Uniform of the Week: Los Angeles Rams
I have officially crowned this the “Uniform of the Year” after getting three UOTWs, a new DRFN record. My thoughts haven’t changed since I said this back in Week Four, “These are my favorite uniforms in the NFL. Period. It’s a fantastic adaptation of the Rams’ 70s-90s threads. The yellow nicely complements the blue tone of the jerseys and helmet. The white lettering for the player name is a subtle yet powerful touch, too.”
Weekly Warrior: Kalen Ballage
The Dolphins’ fourth-round pick finally got his big break when Frank Gore went down, and Ballage did not disappoint. He ran for 123 yards on 12 carries, including a 75-yard touchdown. Ballage has the tools to be a good running back for years to come and might be a decent late-season addition if Kenyan Drake continues to be kept in a cage.

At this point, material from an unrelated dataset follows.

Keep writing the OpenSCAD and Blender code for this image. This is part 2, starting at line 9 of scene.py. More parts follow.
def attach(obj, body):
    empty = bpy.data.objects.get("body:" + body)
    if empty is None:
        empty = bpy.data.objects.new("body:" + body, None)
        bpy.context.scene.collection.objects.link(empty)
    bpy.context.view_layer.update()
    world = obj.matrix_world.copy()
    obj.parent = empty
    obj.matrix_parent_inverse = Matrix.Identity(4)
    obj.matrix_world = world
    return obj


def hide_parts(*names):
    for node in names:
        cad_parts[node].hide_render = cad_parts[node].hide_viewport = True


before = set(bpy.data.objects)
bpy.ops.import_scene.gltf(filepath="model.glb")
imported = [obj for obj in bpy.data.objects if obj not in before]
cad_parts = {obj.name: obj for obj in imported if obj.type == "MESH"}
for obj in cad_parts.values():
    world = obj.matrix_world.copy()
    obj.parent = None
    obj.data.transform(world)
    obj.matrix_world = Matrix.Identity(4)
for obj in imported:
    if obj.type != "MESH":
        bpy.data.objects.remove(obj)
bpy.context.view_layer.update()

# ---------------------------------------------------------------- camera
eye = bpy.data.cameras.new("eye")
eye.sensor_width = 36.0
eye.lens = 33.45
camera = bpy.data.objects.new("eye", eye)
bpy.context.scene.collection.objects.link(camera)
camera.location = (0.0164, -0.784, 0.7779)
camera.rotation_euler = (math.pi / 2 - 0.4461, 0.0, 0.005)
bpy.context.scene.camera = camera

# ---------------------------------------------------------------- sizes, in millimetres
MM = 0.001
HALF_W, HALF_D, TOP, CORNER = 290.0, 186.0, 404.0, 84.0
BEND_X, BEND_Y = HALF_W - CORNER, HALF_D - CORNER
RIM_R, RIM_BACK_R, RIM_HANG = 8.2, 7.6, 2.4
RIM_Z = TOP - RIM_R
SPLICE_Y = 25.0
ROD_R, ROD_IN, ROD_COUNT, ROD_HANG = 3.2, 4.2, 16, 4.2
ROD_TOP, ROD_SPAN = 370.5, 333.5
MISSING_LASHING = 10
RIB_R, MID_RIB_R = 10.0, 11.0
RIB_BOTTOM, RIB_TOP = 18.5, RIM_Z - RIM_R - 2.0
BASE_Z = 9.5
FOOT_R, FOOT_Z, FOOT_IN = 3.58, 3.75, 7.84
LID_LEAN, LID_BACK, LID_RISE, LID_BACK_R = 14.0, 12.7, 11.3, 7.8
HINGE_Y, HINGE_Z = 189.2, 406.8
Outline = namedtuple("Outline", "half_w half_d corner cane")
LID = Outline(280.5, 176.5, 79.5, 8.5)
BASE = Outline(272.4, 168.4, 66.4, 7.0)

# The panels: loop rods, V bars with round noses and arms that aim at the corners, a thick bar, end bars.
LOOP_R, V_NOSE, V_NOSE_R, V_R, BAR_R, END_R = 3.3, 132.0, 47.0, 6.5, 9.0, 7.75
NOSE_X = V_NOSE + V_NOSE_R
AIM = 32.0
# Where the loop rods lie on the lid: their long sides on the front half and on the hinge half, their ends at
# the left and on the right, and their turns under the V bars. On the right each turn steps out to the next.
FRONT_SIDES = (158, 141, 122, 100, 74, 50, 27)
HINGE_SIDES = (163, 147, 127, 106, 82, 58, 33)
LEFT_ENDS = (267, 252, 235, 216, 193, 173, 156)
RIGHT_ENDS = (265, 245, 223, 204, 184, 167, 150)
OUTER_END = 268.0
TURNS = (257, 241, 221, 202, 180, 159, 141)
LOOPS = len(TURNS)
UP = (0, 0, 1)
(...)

The Blunder Ball: Jared Goff
What on Earth was this? I’d expect a third-string rookie to be this careless with the ball, but a Pro Bowl quarterback? Goff’s struggles are worse than we thought. It was tempting to call out Vance Joseph for kicking a field goal on fourth-and-one again, but why Goff ever tried to get rid of the ball while being sacked here, I’ll never know.

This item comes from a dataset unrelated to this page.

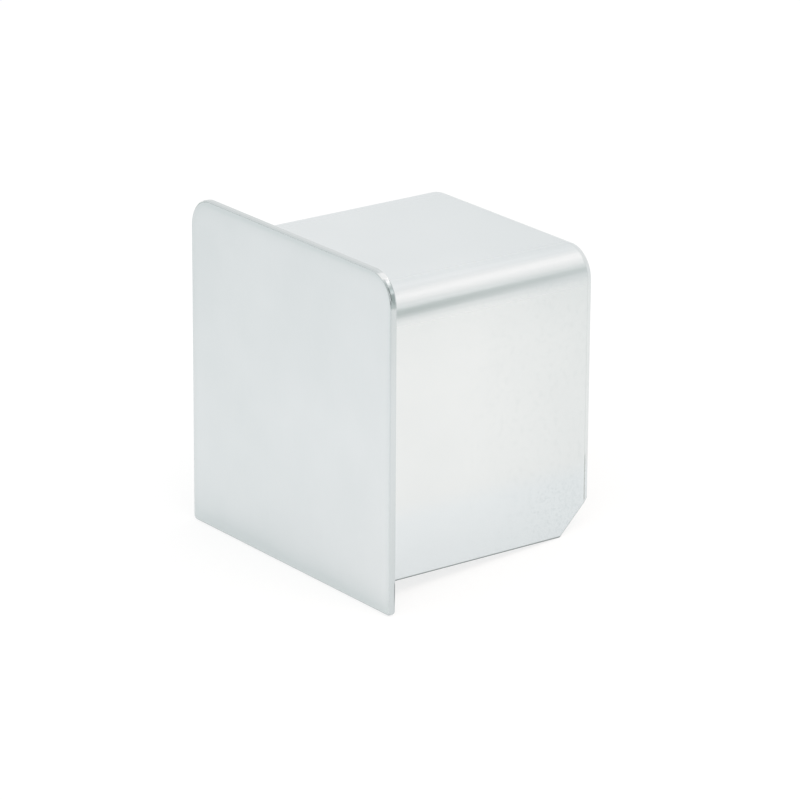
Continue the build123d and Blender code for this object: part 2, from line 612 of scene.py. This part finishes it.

Chemistry Award: New England Patriots
This beautiful attempt to keep the ball out of the endzone by the Patriots’ special teams is the definition of teamwork. Not only was it athletic, but props to Matthew Slater for jumping over the ball and allowing it get back into the field of play. While on the topic of New England, are they okay with finishing their schedule with the same four games as they did last season? As Deadpool would say, “That’s just lazy writing.”
Biggest Pro Bowl Snub: Darius Leonard
If you don’t know who Leonard is, you will once he wins Defensive Rookie of the Year. I know he’s no Alvin Kamara or Andrew Luck, but their respective positions are crowded enough to make it plausible that they were left out (though they’ll surely be injury replacements). Leonard could easily finish as the NFL’s leading tackler and has been all over the field for the Colts this season. In all honesty, this Pro Bowl snub really doesn’t mean much as it’s all one big popularity contest. Leonard shouldn’t worry because at this rate, he’ll be making Pro Bowls for years to come. Here’s hoping they move it back to Hawaii, by the way…

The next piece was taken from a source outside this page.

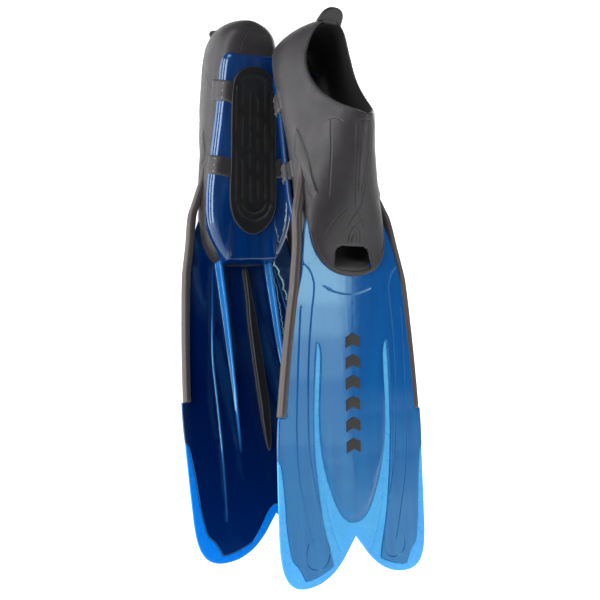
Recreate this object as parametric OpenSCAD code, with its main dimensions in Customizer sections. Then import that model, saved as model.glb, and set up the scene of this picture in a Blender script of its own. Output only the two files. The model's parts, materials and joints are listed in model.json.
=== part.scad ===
// A pair of full-foot swim fins, held upright with the blades down.
// Each fin is drawn once and placed twice, as the right and the left fin.
// Foot frame: x across the foot, y from heel to toe, z up from the sole.
// Blade frame: x across the blade, y from the toes to the tip, z on the instep side.

/* [Foot pocket] */
// Length from the heel to the toe welt
pocket_len = 270; // [255:1:285]
// Widest part of the pocket
pocket_w = 100; // [92:1:108]
// Height of the instep at the ankle opening
instep_h = 101; // [94:1:106]
// Height of the ankle opening's rim at the heel
heel_h = 80; // [74:1:84]
// Rubber thickness of the pocket
wall = 3; // [2.5:0.1:3.5]

/* [Tray under the foot] */
// Widest part of the tray
tray_w = 101; // [94:1:106]
// Height of the tray's side rails
tray_h = 14; // [12:0.5:16]
// Thickness of the rubber pad on the tray
pad_t = 2; // [1.5:0.1:2.5]

/* [Blade] */
// Length from the toe welt to the tip of the lobes
blade_len = 304; // [290:1:320]
// Full width of the blade
blade_w = 190; // [180:1:200]
// Thickness of the blade
blade_t = 3; // [2.5:0.1:3.5]
// Angle between the blade and the sole
blade_angle = 17.5; // [15:0.5:19]

/* [Side rails] */
// Width of a rubber side rail
rail_w = 8.5; // [7:0.5:10]
// Height of a rubber side rail
rail_h = 10; // [9:0.5:10]

/* [Bend at the blade's root] */
// Distance of the bending axis from the toe welt
bend_y = 12.5; // [12:0.5:14]
// Radius of the rails' rolling joint at the bending axis
bend_r = 5.2; // [5:0.1:5.4]
// Gap between the parts that move against each other
gap = 0.4; // [0.3:0.1:0.6]

/* [Placing of the pair] */
// Turn of the right fin about its length
right_turn = 38; // [0:1:60]
// Turn of the left fin about its length
left_turn = 30; // [0:1:60]
// Sideways distance from the right fin to the left fin
pair_x = -89; // [-110:1:-89]
// Distance of the left fin behind the right fin
pair_y = 58; // [58:1:90]

/* [Hidden] */
$fn = 48;
SIDES = ["right", "left"];
PARTS = ["foot_pocket", "insole", "heel_tab", "sole_pad", "foot_plate", "blade_root", "toe_welt",
    "heel_strap_outer", "heel_strap_inner", "ball_strap_outer", "ball_strap_inner",
    "rail_root_outer", "rail_root_inner", "edge_rail_outer", "edge_rail_inner",
    "blade_core", "flex_insert", "keel", "tongue_mark"];

// How the right and the left fin are turned, and where they are held
right_pose = [0, -1, right_turn];
left_pose = [-11, -2.7, left_turn];
left_place = [pair_x, pair_y, 13];
held_at = [0, 0.445 * pocket_len, 30];

// A half width and a depth that reach past the whole fin, for cuts
wide = 100;
deep = 60;

// Heights in the foot frame
floor_t = 4;
floor_top = pad_t + floor_t;
cavity_base = floor_top + wall;
insole_t = 2.5;
root_h = 25;
tray_wall = 7;
strap_t = 2;
strap_h = tray_h + 1;
rise_h = 22.5;

// Stations of the tray: its heel end, where its front wall starts, and where its rails rise
tray_back = 33;
tray_front_y = 256;
tray_rise_len = 62;
front_w = 58;
front_slope = 8;
front_t = 5;

// The straps run from beside the pad to past the tray's side
strap_in = 27;
strap_out = 80;

// Heights and lengths in the blade frame
blade_z = -2;
bend_z = -4;
blade_back = bend_y - bend_r - gap;
root_front = blade_back - 1.3;
rail_end = 0.45 * blade_len;
root_edge = -8;
wing_slope = 10;
welt_w = 5;
welt_h = 4;

// Heel tab: width, height, thickness, radius of its root and backward lean
tab_w = 30;
tab_h = 14;
tab_t = 3.6;
tab_r = 2;
tab_lean = 31;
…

Jaguars’ Defense Award: Sebastian Janikowski
Janikowski’s effort was so bad at “trying” to stop this kick return that he looked like he belonged on the Jaguars’ defense. He could’ve at least made an effort to tackle the return-man. If you thought I wouldn’t call out Jacksonville for their lack of effort again, you were wrong.
Trivia Answer: Calvin Johnson
Question: Antonio Brown became the second-fastest player to reach 11,000 career receiving yards by doing it in 129 games. Who did it the fastest in 127 games?
Man, I miss Megatron. Johnson retired after nine years as one of, if not the best receiver in football. The dude was a freak and I can’t help but wonder what he could’ve accomplished had he not hung up his cleats. Sorry to ruin your day, Lions’ fans.
ONE LAST THING
Lamenting into Vance Joseph earlier got me thinking about which other coaches might join Joseph on the job market. Below I sorted them into three groups: Coaches who will likely stay despite consistent speculation, coaches who I’d bet will lose their jobs, and coaches who are as good as gone.
Vance Joseph – Enough said.
Dirk Koetter – I can just copy and paste what I’ve written about Koetter throughout the season. Like all the guys on the list, he’s a good dude but not a good head coach. He’ll make a fine offensive coordinator somewhere. I can also see the entire front office in Tampa Bay getting the boot, too.
Todd Bowles – Since going 10-6 in his inaugural campaign, he’s failed to surpass five wins in each of the following three seasons, the current one included. The team has minimal hope and could use an offensive coach to assist rookie quarterback Sam Darnold.
Steve Wilks – The only reason Wilks isn’t listed in the previous section is because he’s a first-year coach. Maybe the ownership decides to give him one more go, though this season has been disappointing in every aspect. Wilks’ chances of getting fired are higher if the team cleans out the front office as expected, too.
Marvin Lewis – Yes, Lewis is still coaching. The second-longest active head coach for a single team is likely on the outs, though you never know with the Bengals’ ownership. After a horrifying stretch to end the season, the rumors that Lewis might take a front office job are sounding likelier by the minute.
Adam Gase – I’ve already said that Gase will remain in Miami if the team’s ownership is content with being average, but just for more clarity on Gase’s unspectacular head coaching career: he’s won one of the past twelve road games and eleven of the past twelve home games. As for the Dolphins, their place among the abnormally average is still intact. They’ve won half of their games this season, half of their past 38 games, half of their past 84 games and half of their past 132 games. Something’s got to give eventually.
Doug Marrone – They might have fired their offensive coordinator already, but the Jaguars need more than an impending quarterback change. More people will be to blame, but I don’t think one disappointing year will be enough to override Marrone’s successes from 2017.
John Harbaugh – Earlier reports have indicated that Harbaugh might be let go after the season, which I strongly disagreed with. However, the team’s recent success suggests that Harbaugh is likely here to stay.
Ron Rivera – Amidst a six-game losing streak, there’s been speculation about whether new owner David Tepper will pull the trigger on Riverboat Ron. I’d be shocked if Rivera, who hasn’t had consecutive losing seasons since 2011 and 2012, is let go. He’d instantly be a top coaching candidate.